> EXERCISE:
Look through the material below for "context". Copy every line that contains it.

> COLLECTED MATERIAL:
▼▼▼

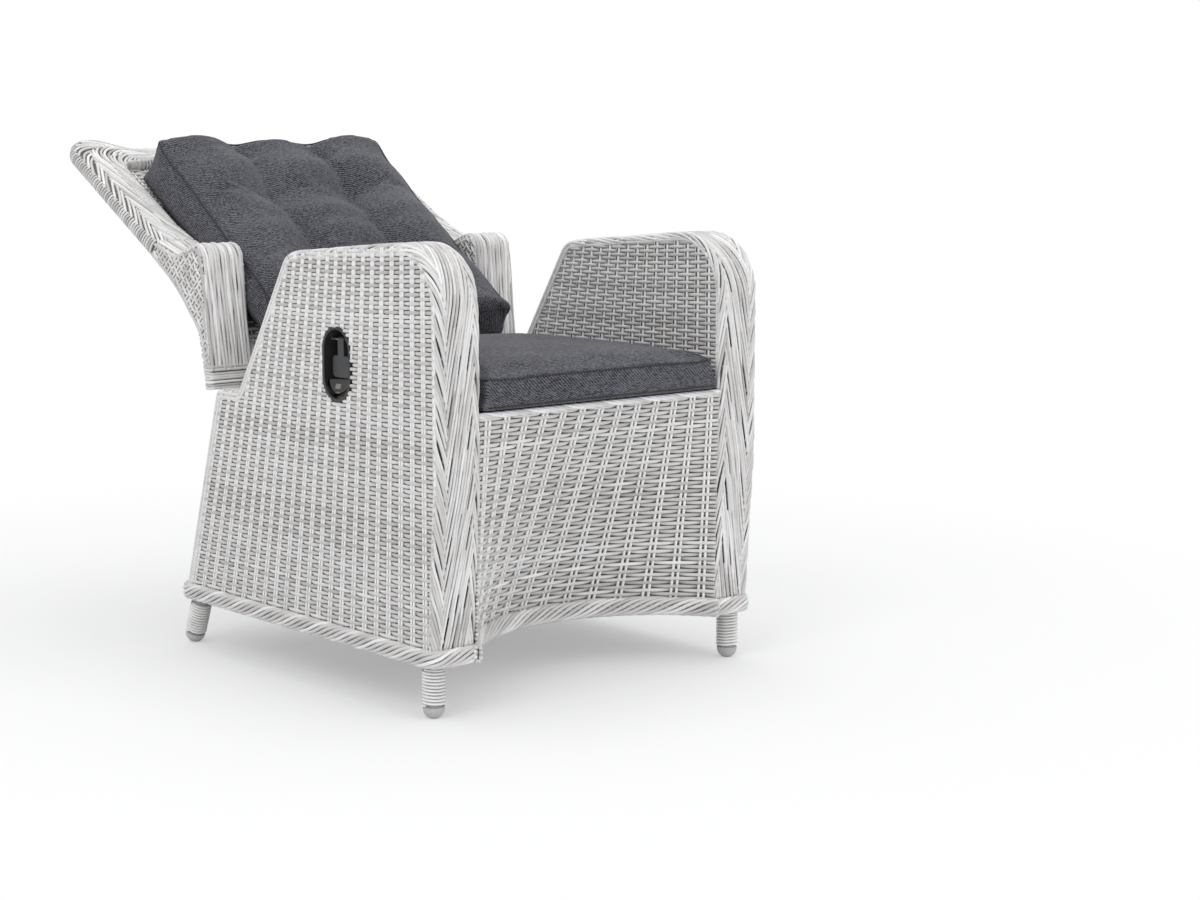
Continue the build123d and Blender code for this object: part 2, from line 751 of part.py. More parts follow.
def wing_frame():
    """The plate frame inside the left wing."""
    core = side_slab(*wing_inside(skin + fit, fit), arm_in + skin + fit, arm_out - skin - fit)
    depth = skin + fit + bar
    front = moved_side(wing_points[0], wing_points[1], depth)
    top = moved_side(wing_points[1], wing_points[2], depth)
    rear = moved_side(wing_points[5], wing_points[6], depth)
    window = [crossing(rear, front), crossing(front, top), crossing(top, rear)]
    return core - side_slab(window, [bar] * 3, arm_in, arm_out)


def wing_wraps():
    """The strand wound round the foot of the left wing."""
    outer = side_slab(*wing_inside(-fit - wing_wrap, -fit - wing_wrap), arm_in - fit - wing_wrap,
                      arm_out + fit + wing_wrap)
    within = side_slab(*wing_inside(-fit, -fit), arm_in - fit, arm_out + fit)
    height = (wing_front_low[1], wing_wrap_z)
    return (outer - within) & block((0, 2 * arm_out), (0, 2 * arm_rear_y), height)


rim_peak_x = arm_out - rim_peak_in
rim_dip_x = arm_out - rim_dip_in
rim_points = [
    (-arm_out, rim_joint_u),
    (-arm_out, rim_peak_u),
    (-rim_peak_x, rim_peak_u),
    (-rim_dip_x, back_top_u),
    (rim_dip_x, back_top_u),
    (rim_peak_x, rim_peak_u),
    (arm_out, rim_peak_u),
    (arm_out, rim_joint_u),
    (arm_in, rim_joint_u),
    (arm_in, rim_opening_u),
    (-arm_in, rim_opening_u),
    (-arm_in, rim_joint_u),
]
rim_outer_radii = [0, rim_corner_r, rim_dip_r, rim_dip_r, rim_dip_r, rim_dip_r, rim_corner_r, 0]
rim_radii = rim_outer_radii + [0, rim_inner_r, rim_inner_r, 0]


def back_rim():
    """The woven rim band of the backrest, thicker where it meets the wings and dipped at the top."""
    rim = back_slab(rim_points, rim_radii, 0, rim_thick)
    taper = [
        back_point(rim_joint_u, 0),
        back_point(rim_joint_u, rim_joint_v),
        back_point(rim_taper_u, rim_thick),
        back_point(rim_taper_u, 0),
    ]
    wedge = side_slab(taper, [0, 0, 0, 0], arm_in, arm_out)
    rim += wedge + mirror(wedge, about=Plane.YZ)
    amounts = [rim_skin] * len(rim_points)
    amounts[7] = -overrun
    amounts[11] = -overrun
    within = back_slab(inside(rim_points, amounts), inside_radii(rim_points, rim_radii, rim_skin),
                       rim_skin, rim_thick - rim_skin)
    return rim - within


def rim_frame():
    """The flat bars inside the rim, welded to a hoop that is open at the foot."""
    near = arm_in + rim_skin + fit
    far = near + rim_bar
    depth = (rim_skin + fit, rim_thick - rim_skin - fit)
    top_u = rim_opening_u + rim_skin + fit
    bars = block((near, far), (rim_joint_u, top_u + rim_bar), depth)
    bars += block((-far, -near), (rim_joint_u, top_u + rim_bar), depth)
    bars += block((-far, far), (top_u, top_u + rim_bar), depth)
    return back_plane * bars


def back_panel():
    """The woven sheet between the wings and inside the rim, bent down to the lower bar."""
    fall = (wing_rear_mid[1] - back_bar[1]) / (wing_rear_mid[1] - wing_front_low[1])
    low = (wing_rear_mid[0] + (wing_rear_low_y - wing_rear_mid[0]) * fall, back_bar[1])
    path = [back_point(rim_opening_u, 0), back_point(wing_bend_u, 0), wing_rear_mid, low]
    sides = [moved_side(path[i], path[i + 1], back_panel_thick) for i in range(len(path) - 1)]
    (last_y, last_z), (run_y, run_z) = sides[-1]
    front = [sides[0][0], crossing(sides[0], sides[1]), crossing(sides[1], sides[2])]
    front.append((last_y + run_y, last_z + run_z))
    bends = [0, wing_bend_r, wing_rear_r, 0]
    front_bends = [0, wing_bend_r + back_panel_thick, wing_rear_r + back_panel_thick, 0]
    panel = side_slab(path + front[::-1], bends + front_bends[::-1], -seat_half, seat_half)
    grown = inside(rim_points, [-fit] * len(rim_points))
    panel -= back_slab(grown, inside_radii(rim_points, rim_radii, -fit), -overrun, rim_thick)
    panel -= disc(back_bar, back_bar_r + fit, -seat_half, seat_half)
    for low_x in (-seat_half, hinge_low_x - fit):
        panel -= disc(back_bar, hinge_boss_r + fit, low_x, low_x + seat_half - hinge_low_x + fit)
    return panel


def closed_section(points):
    """A face from corner and mid points in turn; a side without a mid point is straight."""
    edges = []
    for start, middle, end in points:
        edges.append(ThreePointArc(start, middle, end) if middle else Line(start, end))
    return make_face(edges)


def seat_cushion():
    """The seat cushion: flat under side, drawn-in border and a crowned top."""
    low = seat_top_z + fit
    high = low + seat_cushion_box
    middle = (low + high) / 2
    w, drawn = cushion_half, cushion_half - cushion_draw
    sections = []
    for place_share, crown_share in ((0, 0), (0.14, 0.72), (0.5, 1), (0.86, 0.72), (1, 0)):
        y = seat_cushion_front_y + (seat_cushion_rear_y - seat_cushion_front_y) * place_share
        top = high + seam_crown + (seat_cushion_crown - seam_crown) * crown_share
        sections.append(closed_section([
            ((-w, y, low), None, (w, y, low)),
            ((w, y, low), (drawn, y, middle), (w, y, high)),
            ((w, y, high), (0, y, top), (-w, y, high)),
            ((-w, y, high), (-drawn, y, middle), (-w, y, low)),
        ]))
    return loft(sections)


cushion_lie = radians(back_cushion_slope)


def cushion_point(x, along_it, above):
    """A point of the back cushion: up along its front seam plane, then out of that plane."""
    y = back_cushion_start[0] + along_it * cos(cushion_lie) - above * sin(cushion_lie)
    return (x, y, back_cushion_start[1] + along_it * sin(cushion_lie) + above * cos(cushion_lie))


def back_cushion():
    """The back cushion: thicker at the top, with nine pillows drawn down at four tufts."""
    w, drawn = cushion_half, cushion_half - cushion_draw
    rows = len(pillow_row_shares)
    column = w / rows
    places = [(start + part / rows, puff) for start in pillow_row_shares for part, puff in puff_shares]
    places.append((1, 0))
    sections = []
    for place_share, puff in places:
        s = back_cushion_length * place_share
        deep = back_cushion_low_box + (back_cushion_high_box - back_cushion_low_box) * place_share
        at_end = place_share in (0, 1)
        low_valley, low_crown = (0, 0) if at_end else (-tuft_depth, channel_crown)
        valley = low_valley + (-channel_depth - low_valley) * puff
        rise = low_crown + (pillow_crown - low_crown) * puff + seam_crown
        at = cushion_point
        sections.append(closed_section([
            (at(-w, s, -deep), None, at(w, s, -deep)),
            (at(w, s, -deep), at(drawn, s, -deep / 2), at(w, s, 0)),
            (at(w, s, 0), at(2 * column, s, rise), at(column, s, valley)),
            (at(column, s, valley), at(0, s, rise), at(-column, s, valley)),
            (at(-column, s, valley), at(-2 * column, s, rise), at(-w, s, 0)),
            (at(-w, s, 0), at(-drawn, s, -deep / 2), at(-w, s, -deep)),
        ]))
    return loft(sections)


# Release lever: stations from the right arm's outer face inwards
lever_mouth_x = -arm_out
lever_pin_x = -arm_out + lever_pin_in
lever_pin_z = lever_z + lever_pin_up
mouth_w, mouth_h = cup_w - 2 * cup_rim, cup_h - 2 * cup_rim
cup_floor_x = lever_mouth_x + cup_depth


def stadium(width, height, low_x, high_x):
    """An upright slot shape round the lever's middle, between two x stations."""
    seat = Plane(origin=(low_x, lever_y, lever_z), x_dir=(0, 1, 0), z_dir=(1, 0, 0))
    return extrude(seat * SlotOverall(height, width, rotation=90), amount=high_x - low_x)


def lever_cup():
    """The recessed cup let into the arm, with holes for the lever's pin."""
    cup = stadium(mouth_w + 2 * cup_wall, mouth_h + 2 * cup_wall, lever_mouth_x, cup_floor_x)
    cup -= stadium(mouth_w, mouth_h, lever_mouth_x, cup_floor_x - cup_wall)
    return cup - lever_axle(lever_pin_r + running, cup_w / 2)


def lever_axle(radius, half):
    """A round bar along the lever's turning line."""
    start = (lever_pin_x, lever_y - half, lever_pin_z)
    return rod(start, (lever_pin_x, lever_y + half, lever_pin_z), radius)


def lever_bezel():
    """The oval frame on the arm's outer face round the cup."""
    ring = stadium(cup_w, cup_h, lever_mouth_x - cup_proud, lever_mouth_x)
    return ring - stadium(mouth_w, mouth_h, lever_mouth_x - cup_proud, lever_mouth_x)


def finger_bowl():
    """The scooped insert in the lower end of the cup."""
    insert = stadium(mouth_w - 2 * fit, mouth_h - 2 * fit, lever_mouth_x, cup_floor_x - cup_wall - fit)
    y_span = (lever_y - cup_w, lever_y + cup_w)
    insert &= block((lever_mouth_x, cup_floor_x), y_span, (lever_z - cup_h, lever_z + bowl_top))
    return insert - Pos(lever_mouth_x - bowl_scoop_out, lever_y, lever_z + bowl_top) * Sphere(bowl_scoop_r)


def release_lever():
    """The lever: a knuckle on the pin, a stem and a broad finger paddle."""
    outer_x = lever_pin_x - lever_knuckle_r
    x_span = (outer_x, outer_x + lever_thick)
    knuckle = lever_axle(lever_knuckle_r, lever_stem_w / 2)
    stem = block(x_span, (lever_y - lever_stem_w / 2, lever_y + lever_stem_w / 2),
                 (lever_z + lever_stem_low, lever_pin_z))
    paddle_y = (lever_y - lever_paddle_w / 2, lever_y + lever_paddle_w / 2)
    paddle = block(x_span, paddle_y, (lever_z + lever_paddle_low, lever_z + lever_stem_low))
    paddle = fillet(paddle.edges().filter_by(Axis.X), lever_stem_w / 2)
    return knuckle + stem + paddle - lever_axle(lever_pin_r + running, lever_stem_w)


cable_start = (cup_floor_x + fit + cable_r, lever_y, cable_top_z)
cable_end = spring_point((head_near + head_far) / 2, cable_seat - head_socket)
cable_corner = (cable_start[0], cable_end[1], cable_end[2])


def release_cable():
    """The sheathed cable from the cup down inside the arm and across to the valve head."""
    path = FilletPolyline(cable_start, cable_corner, cable_end, radius=cable_bend_r)
    run = Vector(*cable_corner) - Vector(*cable_start)
    return sweep(Plane(origin=cable_start, z_dir=run) * Circle(cable_r), path=path)


def arm_weave_right():
    """The right arm's skin, with the openings for the lever's cup and the cable."""
    weave = mirror(arm_weave(), about=Plane.YZ)
    edge = 2 * (cup_wall + fit)
    weave -= stadium(mouth_w + edge, mouth_h + edge, lever_mouth_x - overrun, lever_mouth_x + skin + overrun)
    weave -= stadium(cup_w + 2 * fit, cup_h + 2 * fit, lever_mouth_x - overrun, lever_mouth_x)
    inlet = (-arm_in - skin - fit, *cable_end[1:])
    return weave - rod(inlet, (-arm_in + overrun, *cable_end[1:]), cable_r + fit)


os.makedirs("parts", exist_ok=True)
write("arm_weave_left", arm_weave())
write("arm_weave_right", arm_weave_right())
both("arm_edging", arm_edging())
both("arm_frame", arm_frame())
both("foot_cap_front", foot_cap(front_foot, front_elbow))
both("foot_cap_rear", foot_cap(rear_foot, rear_elbow))
both("leg_winding_front", leg_winding(front_foot, front_elbow))
both("leg_winding_rear", leg_winding(rear_foot, rear_elbow))
both("border_side", border_side())
write("border_front", border_front())
write("border_rear", border_rear())
write("front_panel", front_panel())
write("front_low_bar", front_low_bar())
write("rear_panel", rear_panel())
write("rear_rail_top", rear_rail(rear_panel_top_z - rear_rail_inset))
write("rear_rail_low", rear_rail(rope_top_z + rear_rail_inset + rail))
write("seat_deck", seat_deck())
seat_rails()
write("spring_rail", spring_crossrail())
both("pivot_stud", pivot_stud())
both("pivot_nut", pivot_nut())
write("spring_bracket", spring_bracket())
write("gas_spring_rod", gas_spring_rod())
write("release_head", release_head())
write("gas_spring_cylinder", gas_spring_cylinder())
write("spring_bar", spring_bar())
write("spring_pin", spring_pin())
both("hinge_plate", hinge_plate_side())
write("back_bar", lower_back_bar())
both("wing", wing())
both("wing_frame", wing_frame())
both("wing_wraps", wing_wraps())
write("back_rim", back_rim())
write("rim_frame", rim_frame())
write("back_panel", back_panel())
write("seat_cushion", seat_cushion())
write("back_cushion", back_cushion())
write("lever_cup", lever_cup())
write("lever_bezel", lever_bezel())
write("finger_bowl", finger_bowl())
write("lever_pin", lever_axle(lever_pin_r, lever_pin_half))
write("release_lever", release_lever())
write("release_cable", release_cable())
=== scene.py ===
"""Looks of the reclining woven garden armchair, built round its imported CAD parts.

Stations are named in millimetres from the front face of the arms and from the floor, as in the CAD
source, and `place` turns them into metres in the shared frame.
"""
import logging
import math
from collections.abc import Callable, Sequence
from dataclasses import dataclass, field, replace
from enum import Enum
from functools import partial

import bmesh
import bpy
import numpy as np
from bpy.types import ID, Material, Mesh, Node, NodeSocket, NodeTree, Object
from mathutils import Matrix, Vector
from mathutils.bvhtree import BVHTree


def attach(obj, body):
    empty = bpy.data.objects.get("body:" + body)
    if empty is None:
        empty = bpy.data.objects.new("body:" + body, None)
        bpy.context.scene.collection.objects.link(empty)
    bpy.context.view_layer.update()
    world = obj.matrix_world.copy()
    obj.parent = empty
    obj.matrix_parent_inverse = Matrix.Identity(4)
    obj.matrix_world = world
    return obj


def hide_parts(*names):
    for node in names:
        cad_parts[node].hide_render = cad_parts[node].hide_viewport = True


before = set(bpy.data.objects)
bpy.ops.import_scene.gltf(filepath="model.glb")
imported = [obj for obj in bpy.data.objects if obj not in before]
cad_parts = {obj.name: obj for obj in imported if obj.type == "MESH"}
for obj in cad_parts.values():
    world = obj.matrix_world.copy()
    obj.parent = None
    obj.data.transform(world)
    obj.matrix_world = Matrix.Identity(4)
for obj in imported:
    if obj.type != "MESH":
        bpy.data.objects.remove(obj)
log = logging.getLogger("armchair")

MM = 0.001
FRONT_TO_ORIGIN = 533.0

# Stations in millimetres that more than one sub-assembly uses
INNER_X = 237.5
OUTER_X = 311.5
FOOT_Z = 78.0
FRONT_FOOT_Y = 18.0
REAR_FOOT_Y = 690.0
REAR_LEAN = 112 / 352

STAKE_TONE = (0.98, 0.05)
BOUND_POINTS = 120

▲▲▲

> THE REPLY:
        bpy.context.scene.collection.objects.link(empty)
    bpy.context.view_layer.update()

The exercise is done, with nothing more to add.